The consequence: the Product Hunt cut is judged frame by frame, in silence, out of order. Build for that and the full-attention viewer is served for free; build for the full-attention viewer and the skimmer sees a slideshow.
Assume the sound is off
Sound is opt-in nearly everywhere the launch travels, so the picture has to carry the claim alone. Three rules make a video mute-proof without turning it into a text wall:
- The picture shows state; motion is the language. A run firing, a table filling row by row, a status flipping green — these read at a glance with no audio at all. Across sixty-odd produced explainers, the accepted builds all share a surface that visibly fills as the video progresses; that accumulation is legible from any point a scrubber lands on.
- Labels name things; they never explain them. "Table" on a table is fine. A sentence on screen restating narration is the text-wall failure — you've made a slide deck, and slides don't demonstrate. If a muted viewer can read your whole pitch off the frames, the video isn't showing anything.
- Ship captions anyway. For the minority who do want the words, captions beat forcing sound. Every video we deliver includes them as a standard deliverable, and on launch day they're doing real work in the feeds.
The honest test: watch your cut muted, at 2x, starting from the 40% mark. If you can still tell what the product does and what just happened, the gallery will treat you well.
The length that works on launch day
The measured corpus across sixty-odd produced videos puts a single-concept explainer at 54–124 seconds, typically 60–80. For the Product Hunt slot we stay at the short end of that — 60 to 90 seconds — with one structural change: the first ten seconds have to work as a complete argument on their own.
The math behind the front-load. Narration reads at about 1.9 words per second, so the first ten seconds hold roughly one sentence and one picture. That's enough for the strongest single beat you have: the machine running once, the before/after landing, the result arriving. Everything else — the mechanism, the second angle, the closer — plays to the smaller audience that the first ten seconds earned.
In our experience the failure is almost never a launch video that's too short. It's a 2.5-minute video where the product first does something interesting at second 40 — which on launch day is a video of nothing. The length guide covers the general scene-count math; for Product Hunt, the added rule is simply that the scenes are sorted with the payoff first.
Hook-first structure: run the machine
Of the two opens that pass review — the problem-exposition open and the machine-running open — the Product Hunt asset wants the second, almost always. A launch-day viewer clicked your launch because the tagline already named the problem; they're here to see the thing. Opening with a problem setup re-sells someone who's already through the door.

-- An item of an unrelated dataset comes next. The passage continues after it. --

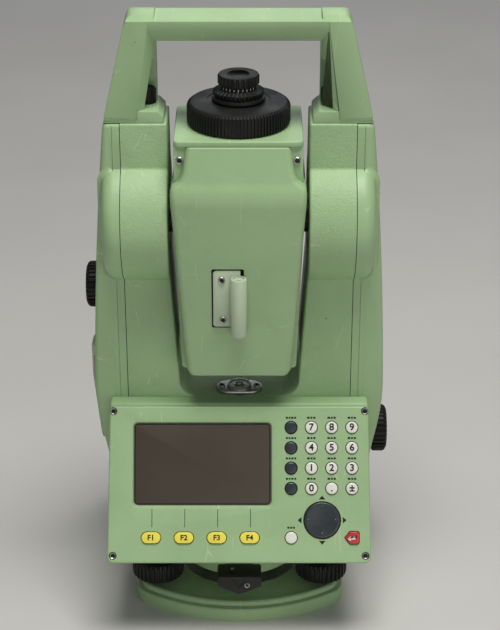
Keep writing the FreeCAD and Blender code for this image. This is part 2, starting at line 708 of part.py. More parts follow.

The machine-running open, from an accepted script in our corpus: "Here is a real workflow. A trigger, a file parser, an agent, and a database. Watch how a file moves through it." Three moves in two breaths — orient, enumerate what's on screen, issue one watching instruction — and the run fires in second one. The full anatomy is in the hooks guide; the launch-day version compresses to:
- Second 0–3: the product on screen, already mid-demonstration. Something moves in second one.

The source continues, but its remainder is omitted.